Ausverkauf der Regressionsphantasien
Es ist überwältigend, wie viele Stereotypen Capus auf 185 Seiten zu versammeln vermag. Entgegen Ebels Einschätzung wird hier aber nicht vorgeführt, sondern eifrig abgeklatscht, Druckstock um Druckstock. Die hyperbolischen Kapriolen, die Königskinder schlägt, gereichen weder zu Ironie noch zu kritischer Selbstreflexion, sie verhaften in ihrer mimetischen Funktion. Doch die Rechnung geht auf, die Kassen klingeln und der Hanser-Verlag setzt Capus regelmässig auf den Spitzentitelplatz, wie Ebel anmerkt. Unverständlich? Keineswegs. Mächtig ist die existenzielle Sehnsucht nach fetten Leitplanken, die Orientierung und Sicherheit versprechen und die Königskinder bestens bedient. Gleichermassen angestaubt wie die stereotypen Abklatsche ist aber auch die Erkenntnis, dass dieses Begehren reaktionäre, repressive und destruktive Auswirkungen hat. Im Angesicht jahrzehntelanger, andauernder emanzipativer Bestrebungen unterschiedlicher Gruppen drängt sich unausweichlich die Frage auf, wie harmlos es ist, wenn Unterhaltungsliteratur diese konservative Sehnsucht unbehelligt bedient.
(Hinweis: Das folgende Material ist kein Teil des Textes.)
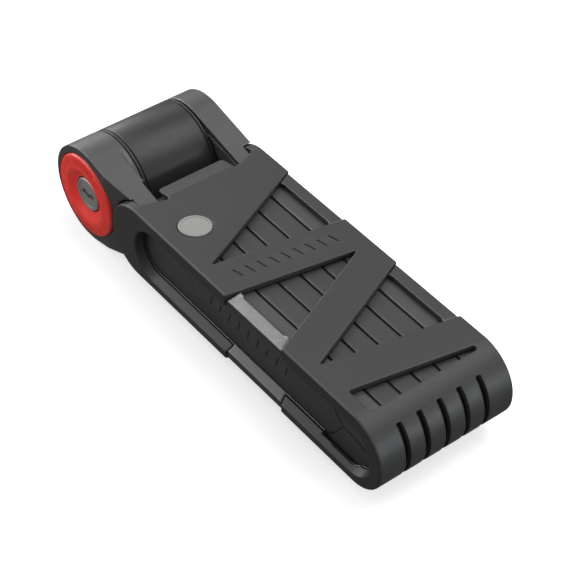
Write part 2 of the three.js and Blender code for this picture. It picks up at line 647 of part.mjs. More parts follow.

Königskinder ist darauf ausgelegt, dass man sich kindergleich auf rosa Zuckerwatte bettet, wohlig eingemummt unter der Decke Nostalgiephantasien umhegt und über mal prüde, mal derbe Witz kichert. Gekichert hat Trudi neben mir an dem Abend oft, wie auch der Rest der Fangemeinde, wofür sich Ebel zum Abschied bedanken wird. Meine Mundwinkel haben sich hingegen kaum verzogen, dafür bin ich nun um ein paar Stirnrunzeln reicher und bin zumindest damit dem Stammpublikum Capus etwas näher gerückt.
* Name der Redaktion nicht bekannt.
Alex Capus: Königskinder. 176 Seiten. Hamburg: Hanser 2018. ca. 29 CHF.